### OBJECTIVE
Repeat the material exactly, leaving nothing out.

-- start --

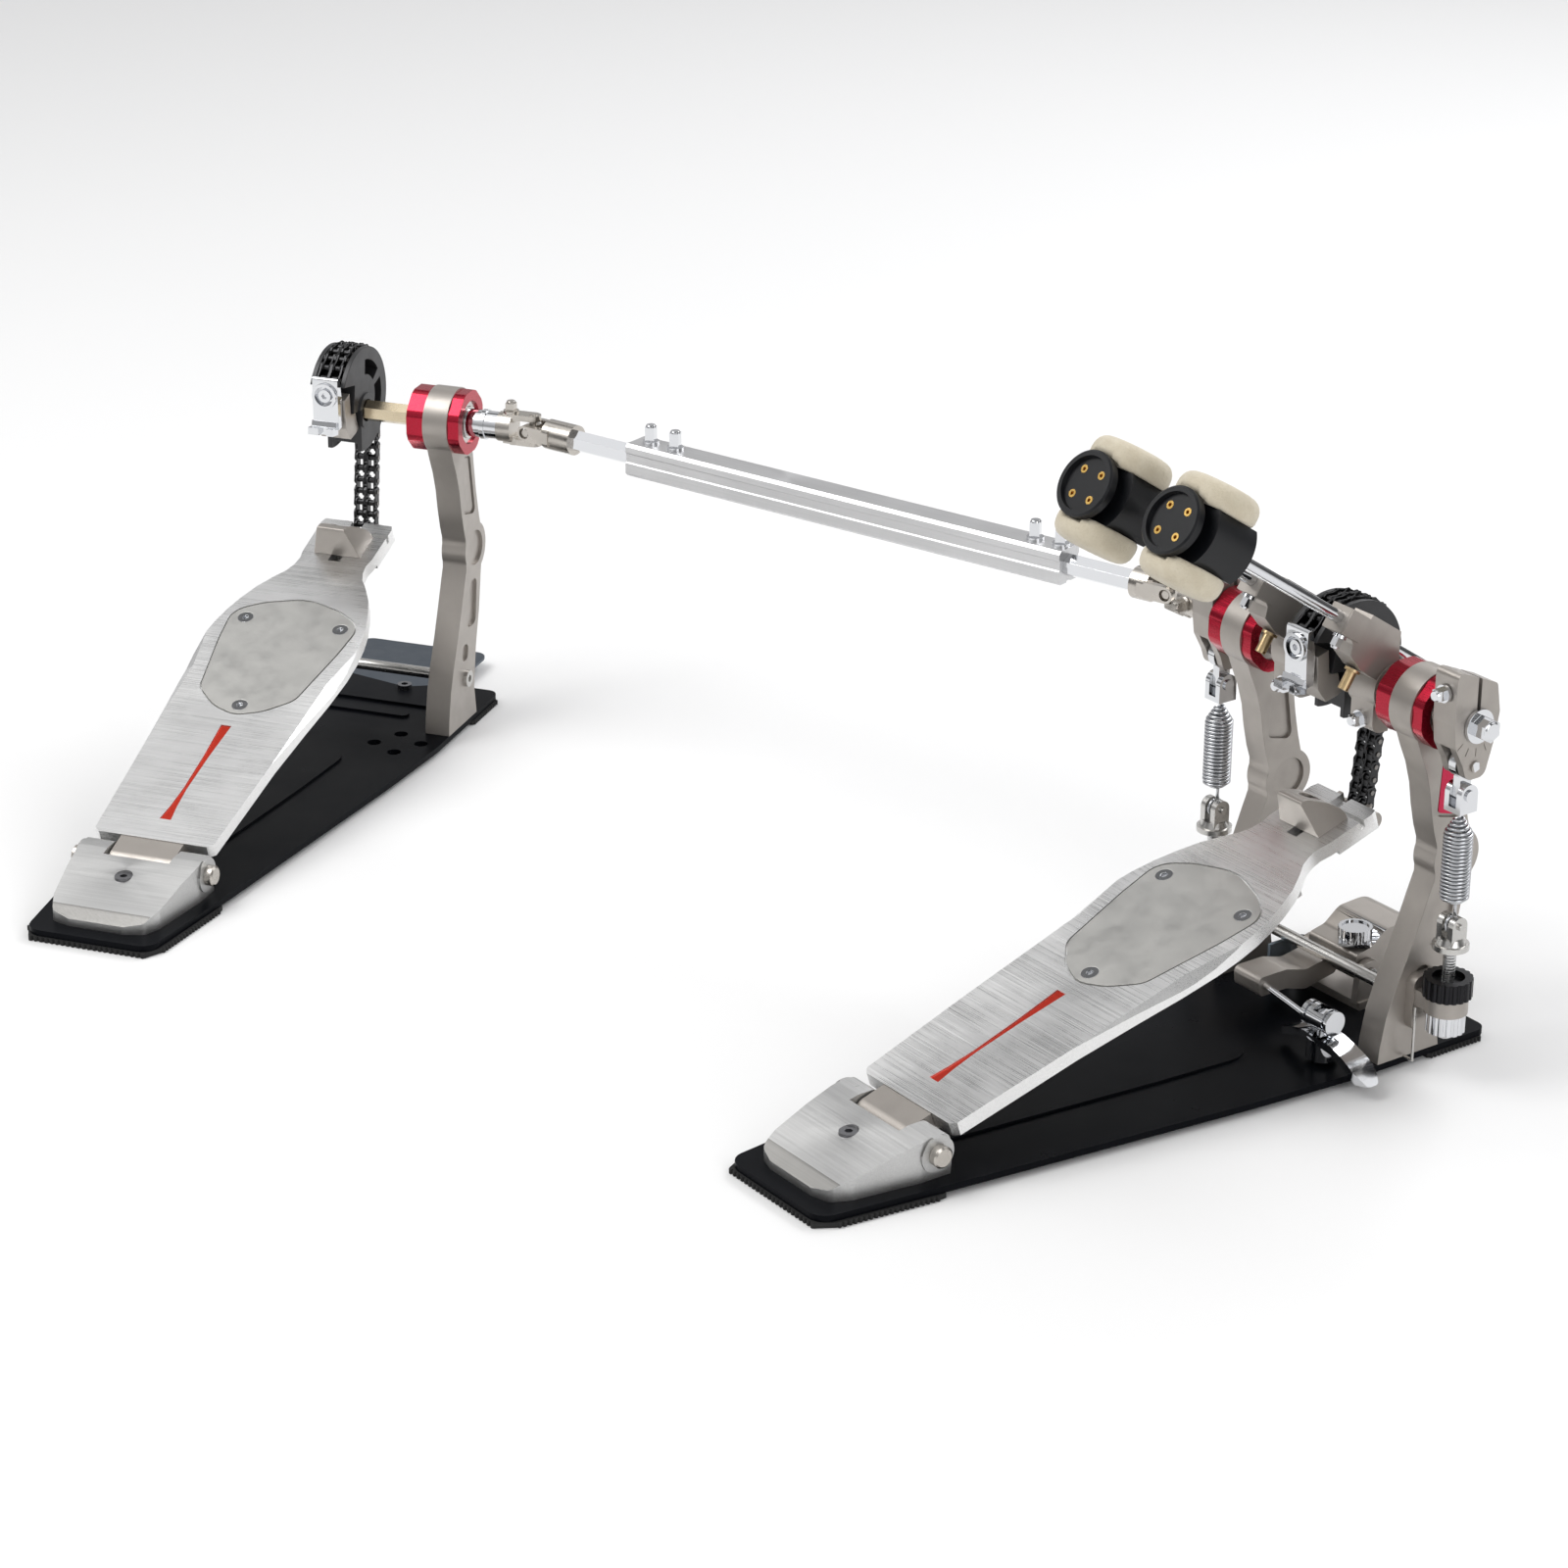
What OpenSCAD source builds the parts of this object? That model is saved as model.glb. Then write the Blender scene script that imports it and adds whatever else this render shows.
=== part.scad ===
// Double bass drum pedal: a right pedal and a left slave pedal joined by a telescopic drive shaft.
// +X is the drummer's right, +Y points at the drum, +Z is up. The origin is on the floor under the
// beater shaft, midway between the right pedal's posts. Lengths are in millimetres.

/* [Pedal frame] */
// Height of the beater shaft above the floor
shaft_h = 178; // [177.5:0.5:178.5]
// Distance from the beater shaft back to the heel hinge
heel_y = 258; // [257.5:0.5:258.5]
// Height of the heel hinge pin
hinge_h = 17.7; // [17.5:0.1:17.9]
// Slope of the footboard at rest
board_pitch = 17.7; // [17.5:0.1:17.9]
// Thickness of each cast post
post_w = 14; // [13:0.5:14]
// Thickness of the steel base plates
base_t = 3.2; // [3:0.1:3.2]

/* [Slave pedal] */
// Slave pedal position along X
slave_x = -586.3; // [-610:1:-570]
// Slave pedal position along Y
slave_y = -180.9; // [-190:1:-170]
// Angle the slave pedal is turned outwards
slave_yaw = 34.8; // [32:0.2:37]

/* [Drive] */
// Distance between opposite flats of the hexagonal shafts
hex_af = 10; // [9.6:0.2:10]
// Length of the sliding tube of the drive shaft
tube_len = 269; // [255:1:275]

/* [Chain] */
// Pitch of the double-strand chain
pitch = 6.35; // [6.3:0.05:6.4]
// Radius of the chain line on the cam
cam_r = 27; // [26.8:0.1:27.2]
// Number of links hanging between the cam and the toe
drop_n = 13; // [13]

/* [Beaters] */
// Distance of each beater rod from the middle of the pedal
beater_x = 29; // [28.5:0.5:29.5]
// Lean of the beater rods back from the vertical
beater_lean = 56.7; // [55:0.1:58]
// Diameter of the felt faces
felt_d = 38; // [37:1:39]

/* [Springs] */
// Distance of each spring from the middle of the pedal
spring_x = 82; // [81.8:0.1:82.2]
// Outside diameter of the spring coils
spring_d = 14; // [13:0.5:14.5]

/* [Hidden] */
$fn = 48;

gap = 0.02;                // clearance between neighbouring pieces
pad_t = 2.4;               // rubber pads under the base plate
base_z = pad_t + base_t;   // top of the base plate
frame_z = base_z + gap;    // underside of pieces standing on it
inner_x = 50.5;            // inner and outer faces of the posts
outer_x = inner_x + post_w;
shaft_r = 6;
sleeve_r = 8.5;            // sleeves on the shafts, inside the bearings
heel_screw_y = -281;
cross_y = 1;               // cross rod between the posts
cross_z = 30.4;
base_screw = [14.6, 29.5];

// Colours shared by several pieces
cast = [0.6, 0.58, 0.55];
toe_cast = [0.6, 0.57, 0.53];
screw_steel = [0.75, 0.75, 0.75];
bright_steel = [0.8, 0.8, 0.8];
bolt_steel = [0.78, 0.78, 0.8];
chrome = [0.8, 0.8, 0.82];
sleeve_steel = [0.62, 0.6, 0.56];
joint_steel = [0.66, 0.64, 0.6];
cross_steel = [0.5, 0.5, 0.5];
chain_black = [0.06, 0.06, 0.065];

// ---- helpers; ends along X may be given in either order ----
module cyl_x(radius, x0, x1, y = 0, z = 0, facets = 48)
    translate([min(x0, x1), y, z]) rotate([0, 90, 0])
        cylinder(r = radius, h = abs(x1 - x0), $fn = facets);
module cyl_y(radius, y0, y1, x = 0, z = 0, facets = 48)
    translate([x, y0, z]) rotate([-90, 0, 0]) cylinder(r = radius, h = y1 - y0, $fn = facets);
module cyl_z(radius, z0, z1, x = 0, y = 0, facets = 48)
    translate([x, y, z0]) cylinder(r = radius, h = z1 - z0, $fn = facets);
module box(x0, x1, y0, y1, z0, z1)
    translate([min(x0, x1), y0, z0]) cube([abs(x1 - x0), y1 - y0, z1 - z0]);
// profile drawn in (Y, Z) and extruded along X
module slab_x(x0, x1, points)
    translate([min(x0, x1), 0, 0]) rotate([90, 0, 90])
        linear_extrude(abs(x1 - x0)) polygon(points);

function unit(v) = v / norm(v);
// points of the arc that rounds one corner
function round_corner(before, corner, after, radius, steps) = let (
    to_before = unit(before - corner),
    to_after = unit(after - corner),
    half_angle = acos(max(-1, min(1, to_before * to_after))) / 2,
    setback = radius / tan(half_angle),
    centre = corner + unit(to_before + to_after) * radius / sin(half_angle),
    first = corner + to_before * setback - centre,
    last = corner + to_after * setback - centre,
    start = atan2(first[1], first[0]),
    turn = ((atan2(last[1], last[0]) - start + 540) % 360) - 180)
    [for (i = [0:steps])
        centre + radius * [cos(start + turn * i / steps), sin(start + turn * i / steps)]];
// outline with each corner rounded to its own radius; 0 leaves it sharp
function rounded(points, radii, steps = 5) = let (count = len(points))
    [for (i = [0:count - 1]) each (radii[i] > 0
        ? round_corner(points[(i + count - 1) % count], points[i], points[(i + 1) % count],
            radii[i], steps)
        : [points[i]])];
// the +X half of an outline followed by its mirror image
function mirrored(half) =
    concat(half, [for (i = [len(half) - 1:-1:0]) [-half[i][0], half[i][1]]]);
function rounded_mirrored(half, radii, steps = 5) =
    rounded(mirrored(half), concat(radii, [for (i = [len(radii) - 1:-1:0]) radii[i]]), steps);

module slave_place() translate([slave_x, slave_y, 0]) rotate([0, 0, slave_yaw]) children();
module board_place() translate([0, -heel_y, hinge_h]) rotate([board_pitch, 0, 0]) children();
module left_side() mirror([1, 0, 0]) children();

// ---- screws; z = 0 is under the head ----
// drum-key bolt: round flange, square driving head with a tapered end, shank below
module key_bolt(length, radius = 3, head_h = 4.2) {
    cylinder(r = radius + 1.2, h = 1.6, $fn = 36);
    translate([-radius * 0.78, -radius * 0.78, 1.5])
        cube([radius * 1.56, radius * 1.56, head_h]);
    translate([0, 0, head_h + 1.4])
        cylinder(r1 = radius * 0.9, r2 = radius * 0.7, h = 1.2, $fn = 24);
    translate([0, 0, -length]) cylinder(r = radius * 0.62, h = length + 0.1, $fn = 24);
}
module socket_screw(head_r, head_h, length) difference() {
    union() {
        cylinder(r = head_r, h = head_h);
        translate([0, 0, -length]) cylinder(r = 2.4, h = length + 0.1, $fn = 24);
    }
    translate([0, 0, head_h - 1.4]) cylinder(r = 2, h = 3, $fn = 6);
}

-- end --

### RESPONSE FOR THIS EXERCISE
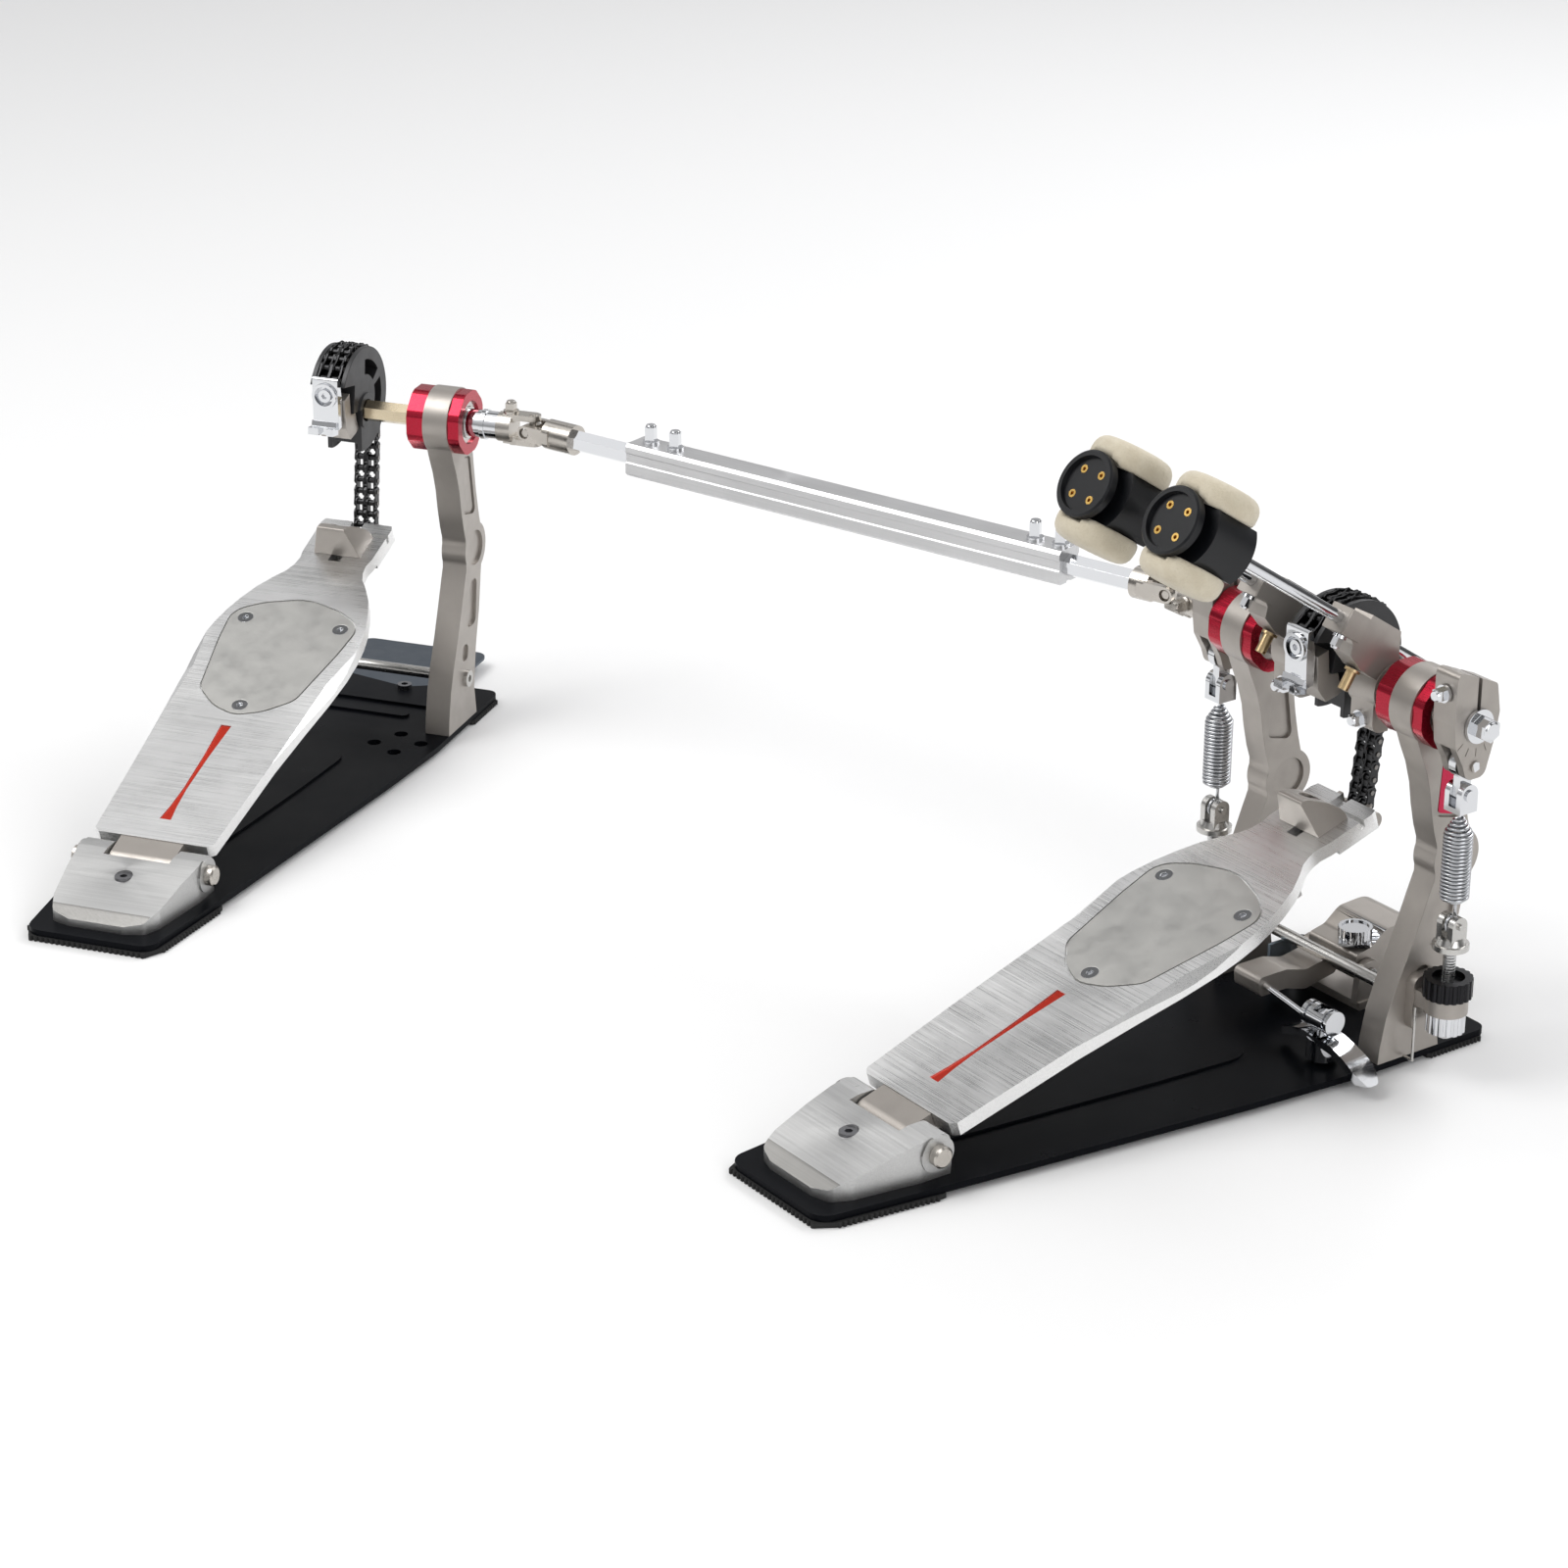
What OpenSCAD source builds the parts of this object? That model is saved as model.glb. Then write the Blender scene script that imports it and adds whatever else this render shows.
=== part.scad ===
// Double bass drum pedal: a right pedal and a left slave pedal joined by a telescopic drive shaft.
// +X is the drummer's right, +Y points at the drum, +Z is up. The origin is on the floor under the
// beater shaft, midway between the right pedal's posts. Lengths are in millimetres.

/* [Pedal frame] */
// Height of the beater shaft above the floor
shaft_h = 178; // [177.5:0.5:178.5]
// Distance from the beater shaft back to the heel hinge
heel_y = 258; // [257.5:0.5:258.5]
// Height of the heel hinge pin
hinge_h = 17.7; // [17.5:0.1:17.9]
// Slope of the footboard at rest
board_pitch = 17.7; // [17.5:0.1:17.9]
// Thickness of each cast post
post_w = 14; // [13:0.5:14]
// Thickness of the steel base plates
base_t = 3.2; // [3:0.1:3.2]

/* [Slave pedal] */
// Slave pedal position along X
slave_x = -586.3; // [-610:1:-570]
// Slave pedal position along Y
slave_y = -180.9; // [-190:1:-170]
// Angle the slave pedal is turned outwards
slave_yaw = 34.8; // [32:0.2:37]

/* [Drive] */
// Distance between opposite flats of the hexagonal shafts
hex_af = 10; // [9.6:0.2:10]
// Length of the sliding tube of the drive shaft
tube_len = 269; // [255:1:275]

/* [Chain] */
// Pitch of the double-strand chain
pitch = 6.35; // [6.3:0.05:6.4]
// Radius of the chain line on the cam
cam_r = 27; // [26.8:0.1:27.2]
// Number of links hanging between the cam and the toe
drop_n = 13; // [13]

/* [Beaters] */
// Distance of each beater rod from the middle of the pedal
beater_x = 29; // [28.5:0.5:29.5]
// Lean of the beater rods back from the vertical
beater_lean = 56.7; // [55:0.1:58]
// Diameter of the felt faces
felt_d = 38; // [37:1:39]

/* [Springs] */
// Distance of each spring from the middle of the pedal
spring_x = 82; // [81.8:0.1:82.2]
// Outside diameter of the spring coils
spring_d = 14; // [13:0.5:14.5]

/* [Hidden] */
$fn = 48;

gap = 0.02;                // clearance between neighbouring pieces
pad_t = 2.4;               // rubber pads under the base plate
base_z = pad_t + base_t;   // top of the base plate
frame_z = base_z + gap;    // underside of pieces standing on it
inner_x = 50.5;            // inner and outer faces of the posts
outer_x = inner_x + post_w;
shaft_r = 6;
sleeve_r = 8.5;            // sleeves on the shafts, inside the bearings
heel_screw_y = -281;
cross_y = 1;               // cross rod between the posts
cross_z = 30.4;
base_screw = [14.6, 29.5];

// Colours shared by several pieces
cast = [0.6, 0.58, 0.55];
toe_cast = [0.6, 0.57, 0.53];
screw_steel = [0.75, 0.75, 0.75];
bright_steel = [0.8, 0.8, 0.8];
bolt_steel = [0.78, 0.78, 0.8];
chrome = [0.8, 0.8, 0.82];
sleeve_steel = [0.62, 0.6, 0.56];
joint_steel = [0.66, 0.64, 0.6];
cross_steel = [0.5, 0.5, 0.5];
chain_black = [0.06, 0.06, 0.065];

// ---- helpers; ends along X may be given in either order ----
module cyl_x(radius, x0, x1, y = 0, z = 0, facets = 48)
    translate([min(x0, x1), y, z]) rotate([0, 90, 0])
        cylinder(r = radius, h = abs(x1 - x0), $fn = facets);
module cyl_y(radius, y0, y1, x = 0, z = 0, facets = 48)
    translate([x, y0, z]) rotate([-90, 0, 0]) cylinder(r = radius, h = y1 - y0, $fn = facets);
module cyl_z(radius, z0, z1, x = 0, y = 0, facets = 48)
    translate([x, y, z0]) cylinder(r = radius, h = z1 - z0, $fn = facets);
module box(x0, x1, y0, y1, z0, z1)
    translate([min(x0, x1), y0, z0]) cube([abs(x1 - x0), y1 - y0, z1 - z0]);
// profile drawn in (Y, Z) and extruded along X
module slab_x(x0, x1, points)
    translate([min(x0, x1), 0, 0]) rotate([90, 0, 90])
        linear_extrude(abs(x1 - x0)) polygon(points);

function unit(v) = v / norm(v);
// points of the arc that rounds one corner
function round_corner(before, corner, after, radius, steps) = let (
    to_before = unit(before - corner),
    to_after = unit(after - corner),
    half_angle = acos(max(-1, min(1, to_before * to_after))) / 2,
    setback = radius / tan(half_angle),
    centre = corner + unit(to_before + to_after) * radius / sin(half_angle),
    first = corner + to_before * setback - centre,
    last = corner + to_after * setback - centre,
    start = atan2(first[1], first[0]),
    turn = ((atan2(last[1], last[0]) - start + 540) % 360) - 180)
    [for (i = [0:steps])
        centre + radius * [cos(start + turn * i / steps), sin(start + turn * i / steps)]];
// outline with each corner rounded to its own radius; 0 leaves it sharp
function rounded(points, radii, steps = 5) = let (count = len(points))
    [for (i = [0:count - 1]) each (radii[i] > 0
        ? round_corner(points[(i + count - 1) % count], points[i], points[(i + 1) % count],
            radii[i], steps)
        : [points[i]])];
// the +X half of an outline followed by its mirror image
function mirrored(half) =
    concat(half, [for (i = [len(half) - 1:-1:0]) [-half[i][0], half[i][1]]]);
function rounded_mirrored(half, radii, steps = 5) =
    rounded(mirrored(half), concat(radii, [for (i = [len(radii) - 1:-1:0]) radii[i]]), steps);

module slave_place() translate([slave_x, slave_y, 0]) rotate([0, 0, slave_yaw]) children();
module board_place() translate([0, -heel_y, hinge_h]) rotate([board_pitch, 0, 0]) children();
module left_side() mirror([1, 0, 0]) children();

// ---- screws; z = 0 is under the head ----
// drum-key bolt: round flange, square driving head with a tapered end, shank below
module key_bolt(length, radius = 3, head_h = 4.2) {
    cylinder(r = radius + 1.2, h = 1.6, $fn = 36);
    translate([-radius * 0.78, -radius * 0.78, 1.5])
        cube([radius * 1.56, radius * 1.56, head_h]);
    translate([0, 0, head_h + 1.4])
        cylinder(r1 = radius * 0.9, r2 = radius * 0.7, h = 1.2, $fn = 24);
    translate([0, 0, -length]) cylinder(r = radius * 0.62, h = length + 0.1, $fn = 24);
}
module socket_screw(head_r, head_h, length) difference() {
    union() {
        cylinder(r = head_r, h = head_h);
        translate([0, 0, -length]) cylinder(r = 2.4, h = length + 0.1, $fn = 24);
    }
    translate([0, 0, head_h - 1.4]) cylinder(r = 2, h = 3, $fn = 6);
}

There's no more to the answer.